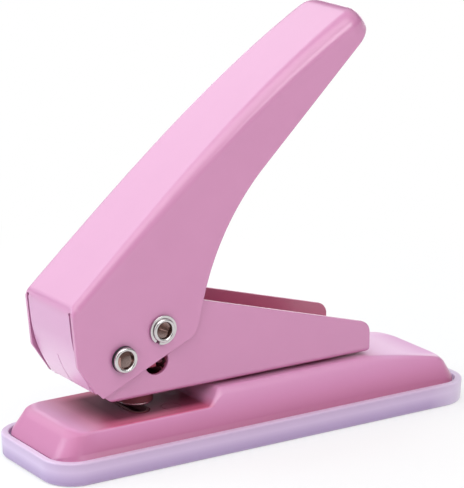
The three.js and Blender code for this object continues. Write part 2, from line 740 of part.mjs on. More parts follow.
// Point on the arc from a to b that bulges by rise at its middle
function bulge(a, b, rise, share) {
  const chord = Math.hypot(b[0] - a[0], b[1] - a[1]);
  const radius = (chord * chord / 4 + rise * rise) / (2 * rise);
  const half = Math.asin(chord / 2 / radius);
  const angle = half * (2 * share - 1);
  const along = (Math.sin(angle) * radius + chord / 2) / chord;
  const lift = radius * (Math.cos(angle) - Math.cos(half));
  const normal = [-(b[1] - a[1]) / chord, (b[0] - a[0]) / chord];
  const base = between(a, b, along);
  return [base[0] + normal[0] * lift, base[1] + normal[1] * lift];
}

// Point on the web's profile, which bows from its chord at one slope and comes back at a steeper one
function webAt(share) {
  const chord = [tip[0] - nose[0], tip[1] - nose[1]];
  const rise = webNoseSlope * share * (1 - share) ** 2 + webTipSlope * share ** 2 * (1 - share);
  const base = between(nose, tip, share);
  return [base[0] - chord[1] * rise, base[1] + chord[0] * rise];
}

const webShares = { start: 0.05, tangent: 0.1, heelStart: 0.15, heelEnd: 0.2, knee: 0.3, elbow: 0.6, last: 0.9 };
const webLength = Math.hypot(tipBehind + noseForward, tipRise - noseRise);
const kinkRound = fillet(flapEnd, kink, nose, kinkRadius, bendSteps);
const noseRound = fillet(kink, nose, webAt(webShares.tangent), noseRadius, bendSteps);
const heelRound = fillet(lowCorner, heel, knee, heelRadius, bendSteps);
const elbowChord = Math.hypot(elbowBehind - kneeBehind, elbowRise - kneeRise);
const elbowCrown = elbowRadius - Math.sqrt(elbowRadius ** 2 - elbowChord ** 2 / 4);
const endLean = Math.atan2(tip[1] - webAt(webShares.last)[1], tip[0] - webAt(webShares.last)[0]);
const tailEnd = [tip[0] + tipDepth * Math.sin(endLean), tip[1] - tipDepth * Math.cos(endLean)];

// Sections of the lever: a top point and the bottom point that faces it
const lowShares = { kinkStart: 0.2, kinkEnd: 0.3, noseStart: 0.6, noseEnd: 0.7, tail: 0.88 };

function leverSections() {
  const tipShare = tipCorner / webLength;
  const span = (from, to, t) => from + (to - from) * t;
  const web = (from, to) => (t) => webAt(span(from, to, t));
  const lowEdge = (from, to) => (t) => between(lowCorner, heelRound[0], span(from, to, t));
  const tail = (from, to) => (t) => between(elbow, tailEnd, span(from, to, t));
  const eased = (run) => (t) => run(Math.sin(t * Math.PI / 2));
  const pointOf = (round) => (t) => round[Math.round((round.length - 1) * t)];
  const runs = [
    { count: 2, top: (t) => between(flapEnd, kinkRound[0], t), low: lowEdge(0, lowShares.kinkStart) },
    { count: bendSteps, top: pointOf(kinkRound), low: lowEdge(lowShares.kinkStart, lowShares.kinkEnd) },
    { count: 2, top: (t) => between(kinkRound[kinkRound.length - 1], noseRound[0], t),
      low: lowEdge(lowShares.kinkEnd, lowShares.noseStart) },
    { count: bendSteps, top: pointOf(noseRound), low: lowEdge(lowShares.noseStart, lowShares.noseEnd) },
    { count: 2, onWeb: true, top: web(webShares.start, webShares.heelStart), low: lowEdge(lowShares.noseEnd, 1) },
    { count: bendSteps, onWeb: true, top: web(webShares.heelStart, webShares.heelEnd), low: pointOf(heelRound) },
    { count: 2, onWeb: true, top: web(webShares.heelEnd, webShares.knee),
      low: (t) => between(heelRound[heelRound.length - 1], knee, t) },
    { count: 6, onWeb: true, top: web(webShares.knee, webShares.elbow),
      low: (t) => bulge(knee, elbow, elbowCrown, t) },
    { count: 4, onWeb: true, top: web(webShares.elbow, 1 - tipShare), low: tail(0, lowShares.tail) },
    { count: 6, onWeb: true, end: true, top: eased(web(1 - tipShare, 1)), low: eased(tail(lowShares.tail, 1)) },
  ];
  const sections = [];
  runs.forEach((run, k) => {
    for (let i = k === 0 ? 0 : 1; i <= run.count; i += 1) {
      const share = i / run.count;
      const turnIn = run.end ? share * Math.PI / 2 : 0;
      sections.push({
        top: run.top(share), low: run.low(share), onWeb: run.onWeb === true,
        narrowing: tipCorner * (1 - Math.cos(turnIn)),
        toEnd: run.end ? tipCorner * (1 - Math.sin(turnIn)) : Infinity,
      });
    }
  });
  return sections;
}

function inwardNormal(sections, i) {
  const before = sections[Math.max(i - 1, 0)].top;
  const after = sections[Math.min(i + 1, sections.length - 1)].top;
  const run = Math.hypot(after[0] - before[0], after[1] - before[1]);
  return [(after[1] - before[1]) / run, -(after[0] - before[0]) / run];
}

// The lever's outer skin, or the hollow inside it when a thickness is given
function leverSolid(thickness) {
  const sections = leverSections();
  const drop = thickness > 0 ? cutOverrun : 0;
  const rings = sections.map((section, i) => {
    const [normalY, normalZ] = inwardNormal(sections, i);
    const webShare = i / sections.length;
    const edge = section.onWeb ? webEdgeRadius + (tipEdgeRadius - webEdgeRadius) * webShare : noseEdgeRadius;
    const half = leverHalf - section.narrowing - thickness;
    const nearEnd = Math.max(tipEdge - section.toEnd, 0);
    const roundDrop = tipEdge - Math.sqrt(tipEdge ** 2 - nearEnd ** 2);
    const room = tipDepth - roundDrop - tipLand;
    const radius = Math.max(Math.min(edge, room) - thickness, noseEdgeRadius);
    const at = (x, depth) => [x, section.top[0] + normalY * (depth + thickness + roundDrop),
      section.top[1] + normalZ * (depth + thickness + roundDrop)];
    const down = [section.low[0] - section.top[0], section.low[1] - section.top[1]];
    const length = Math.hypot(...down);
    const foot = (x) => [x, section.low[0] + down[0] / length * drop, section.low[1] + down[1] / length * drop];
    const right = arc(half - radius, radius, radius, 0, -Math.PI / 2, bendSteps).map(([x, depth]) => at(x, depth));
    const left = arc(radius - half, radius, radius, -Math.PI / 2, -Math.PI, bendSteps).map(([x, depth]) => at(x, depth));
    return [foot(half), ...right, ...left, foot(-half)].reverse();
  });
  if (thickness > 0) {
    const back = [flapEnd[0] - kink[0], flapEnd[1] - kink[1]];
    const length = Math.hypot(...back);
    const first = rings[0].map(([x, y, z]) =>
      [x, y + back[0] / length * cutOverrun, z + back[1] / length * cutOverrun]);
    const keep = rings.slice(0, -2);
    return loft([first, ...keep]);
  }
  return loft(rings);
}

function makeLever() {
  const shell = leverSolid(0).subtract(leverSolid(leverSheet));
  const reach = leverHalf + cutOverrun;
  const pivotHoles = alongX(circle(pivotY, pivotZ, pivotRadius + fitGap), -reach, reach);
  const driveHoles = alongX(circle(driveY, driveZ, driveRadius + fitGap), -reach, reach);
  const slitFoot = lowCorner[1] - cutOverrun;
  const slitTop = noseRound[0][1];
  const slitBack = flapEnd[0] + cutOverrun;
  const slitFront = nose[0] - cutOverrun;
  const slitMiddle = (slitFront + slitBack) / 2;
  const band = (x, top) => {
    const box = new THREE.BoxGeometry(slitWidth, slitBack - slitFront, top - slitFoot);
    return solid(box.translate(x, slitMiddle, (top + slitFoot) / 2));
  };
  const slitX = leverInner - slitWidth / 2;
  const slits = [band(slitX, slitTop), band(-slitX, slitTop), band(0, kink[1] - kinkRadius)];
  const reliefs = [slitX, -slitX].map((x) => alongY(circle(x, slitTop, reliefRadius), slitFront, slitBack));
  return without(shell, [pivotHoles, driveHoles, ...slits, ...reliefs]);
}

const object = new THREE.Group();
object.name = 'slot_punch';
const carried = (pieces) => {
  const group = new THREE.Group();
  pieces.forEach((piece) => group.add(piece));
  object.add(group);
};

carried([part('chip_tray', makeTray(), trayPlastic)]);
carried([
  part('base_shell', makeBase(), pinkPaint),
  part('die_plate', makeDie(), steel),
  part('die_rivet_right', makeDieRivet(dieRivetX), pinkPaint),
  part('die_rivet_left', makeDieRivet(-dieRivetX), pinkPaint),
  part('bracket', makeBracket(), pinkPaint),
  part('bracket_rivet_front', makeBracketRivet(rivetFrontY), nickel),
  part('bracket_rivet_rear', makeBracketRivet(rivetRearY), nickel),
  part('punch_guide', makeGuide(), darkSteel),
  part('spring_seat', makeSeat(), steel),
  part('punch_spring', makeSpring(), steel),
  part('pivot_pin', makePivotPin(), nickel),
  part('pivot_spacer', makeRing(pivotRadius + fitGap, spacerRadius, fitGap - bracketInner, bracketInner - fitGap),
    darkSteel),
  part('pivot_washer_right', makeRing(pivotRadius + fitGap / 2, washerRadius,
    washerInner - fitGap / 2, washerInner + washerThickness - fitGap / 2), blackPlastic),
  part('pivot_washer_left', makeRing(pivotRadius + fitGap / 2, washerRadius,
    fitGap / 2 - washerInner - washerThickness, fitGap / 2 - washerInner), blackPlastic),
]);
carried([
  part('lever', makeLever(), pinkPaint),
  part('drive_pin', makeDrivePin(), nickel),
  part('drive_clip_right', makeClip(1), nickel),
  part('drive_clip_left', makeClip(-1), nickel),
]);
carried([
  part('punch_block', makeBlock(), darkSteel),
  part('punch_blade', makeBlade(), steel),
  part('blade_pin_right', makeBladePin(1), steel),
  part('blade_pin_left', makeBladePin(-1), steel),
]);

console.log(`lever turn ${leverTurn} degrees, punch travel ${punchTravel.toFixed(3)} mm, `
  + `coupling ${(punchTravel / turn).toFixed(4)} mm per radian`);

export default object;
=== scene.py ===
import json
import math

import bmesh
import bpy
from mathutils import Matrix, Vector


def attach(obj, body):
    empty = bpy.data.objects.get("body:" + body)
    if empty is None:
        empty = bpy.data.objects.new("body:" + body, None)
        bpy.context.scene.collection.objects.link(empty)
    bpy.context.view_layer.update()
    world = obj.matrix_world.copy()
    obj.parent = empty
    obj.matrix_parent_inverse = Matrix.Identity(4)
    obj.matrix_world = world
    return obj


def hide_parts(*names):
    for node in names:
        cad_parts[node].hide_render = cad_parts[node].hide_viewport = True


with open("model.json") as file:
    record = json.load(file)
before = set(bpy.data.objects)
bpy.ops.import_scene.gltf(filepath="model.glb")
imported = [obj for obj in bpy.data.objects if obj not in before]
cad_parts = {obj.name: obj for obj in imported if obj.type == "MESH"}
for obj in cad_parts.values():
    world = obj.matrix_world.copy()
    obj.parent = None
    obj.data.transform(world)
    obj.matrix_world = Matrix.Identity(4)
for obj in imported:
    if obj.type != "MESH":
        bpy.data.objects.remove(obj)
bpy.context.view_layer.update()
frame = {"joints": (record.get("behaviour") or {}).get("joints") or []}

# Lengths are in millimetres until a mesh is made. +Y is the handle side, +X the right-hand side.
MM = 0.001
QUARTER = math.pi / 2
FINE = 14          # steps in a quarter circle that shows
ROUND = 96         # steps round a turned piece
GAP = 0.3          # running clearance
OVERRUN = 3.0      # how far a cutter runs past the wall it cuts
HAIR = 0.001       # how far past a path's end a crossing still counts
MERGE = 0.002      # points closer than this are one point
SIDES = (("right", 1), ("left", -1))

# Tray
TRAY_LENGTH = 120.0
TRAY_WIDTH = 34.4
TRAY_CORNER = 8.2
TRAY_HEIGHT = 5.85
TRAY_FLOOR = 1.3
TRAY_RIM = 1.8
LEDGE_WIDTH = 1.5
LEDGE_TOP = 4.6

# Base
BASE_SHEET = 1.0
BASE_HALF_X = 15.05
BASE_HALF_Y = 57.85
BASE_CORNER = 6.05
FLANGE_TOP = 5.5
FLANGE_SHEET = 0.65    # the foot is pressed thinner where it lies in the tray's rim
FLANGE_INSET = 0.15
FOOT_RUN = 0.7         # the foot's flare: how far it runs inward, and how far up
FOOT_RISE = 1.3
FOOT_POWER = 1.3
FOOT_STEPS = 8
END_FLARE = 0.2        # the share of the flare that is left at the ends
SHOULDER_DEPTH = 1.5   # the shoulders are this much deeper than wide
LEAST_SHOULDER = 0.15
DECK_TOP = 11.5
RAISED_TOP = 15.2
STEP_FOOT = -16.8
STEP_RUN = 4.5
RAMP_START = 31.0
RAMP_END = 54.4
RAMP_DROP = 3.8
RAMP_POWER = 1.3
WALL_INSET = 1.9
WALL_LEAN = 0.5
DECK_SHOULDER = 0.8
RAISED_SHOULDER = 2.2
END_INSET = 1.6        # the ends have a rounder shoulder of their own
END_SHOULDER = 2.9
END_DEPTH = 4.2
FRONT_LEAN = 1.5       # how many times further in the ends' walls lie than the sides'
REAR_LEAN = 1.1
DECK_SEAM = 6.4        # a line of the deck's mesh that crosses the rivet holes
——
Directions – What is needed is an exact copy of the lines from the start of the listing through the line where "const tailEnd = [tip[0]" sits, please, both end lines included and nothing more.

Task answer –
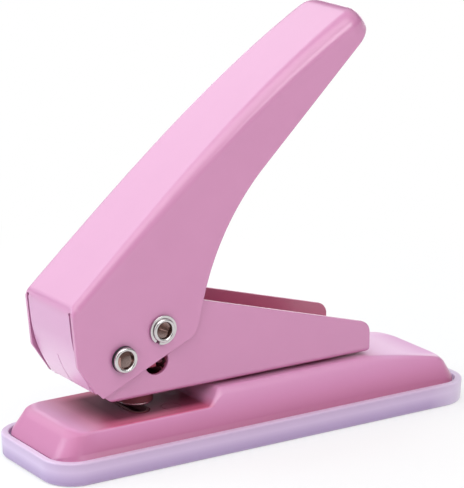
The three.js and Blender code for this object continues. Write part 2, from line 740 of part.mjs on. More parts follow.
// Point on the arc from a to b that bulges by rise at its middle
function bulge(a, b, rise, share) {
  const chord = Math.hypot(b[0] - a[0], b[1] - a[1]);
  const radius = (chord * chord / 4 + rise * rise) / (2 * rise);
  const half = Math.asin(chord / 2 / radius);
  const angle = half * (2 * share - 1);
  const along = (Math.sin(angle) * radius + chord / 2) / chord;
  const lift = radius * (Math.cos(angle) - Math.cos(half));
  const normal = [-(b[1] - a[1]) / chord, (b[0] - a[0]) / chord];
  const base = between(a, b, along);
  return [base[0] + normal[0] * lift, base[1] + normal[1] * lift];
}

// Point on the web's profile, which bows from its chord at one slope and comes back at a steeper one
function webAt(share) {
  const chord = [tip[0] - nose[0], tip[1] - nose[1]];
  const rise = webNoseSlope * share * (1 - share) ** 2 + webTipSlope * share ** 2 * (1 - share);
  const base = between(nose, tip, share);
  return [base[0] - chord[1] * rise, base[1] + chord[0] * rise];
}

const webShares = { start: 0.05, tangent: 0.1, heelStart: 0.15, heelEnd: 0.2, knee: 0.3, elbow: 0.6, last: 0.9 };
const webLength = Math.hypot(tipBehind + noseForward, tipRise - noseRise);
const kinkRound = fillet(flapEnd, kink, nose, kinkRadius, bendSteps);
const noseRound = fillet(kink, nose, webAt(webShares.tangent), noseRadius, bendSteps);
const heelRound = fillet(lowCorner, heel, knee, heelRadius, bendSteps);
const elbowChord = Math.hypot(elbowBehind - kneeBehind, elbowRise - kneeRise);
const elbowCrown = elbowRadius - Math.sqrt(elbowRadius ** 2 - elbowChord ** 2 / 4);
const endLean = Math.atan2(tip[1] - webAt(webShares.last)[1], tip[0] - webAt(webShares.last)[0]);
const tailEnd = [tip[0] + tipDepth * Math.sin(endLean), tip[1] - tipDepth * Math.cos(endLean)];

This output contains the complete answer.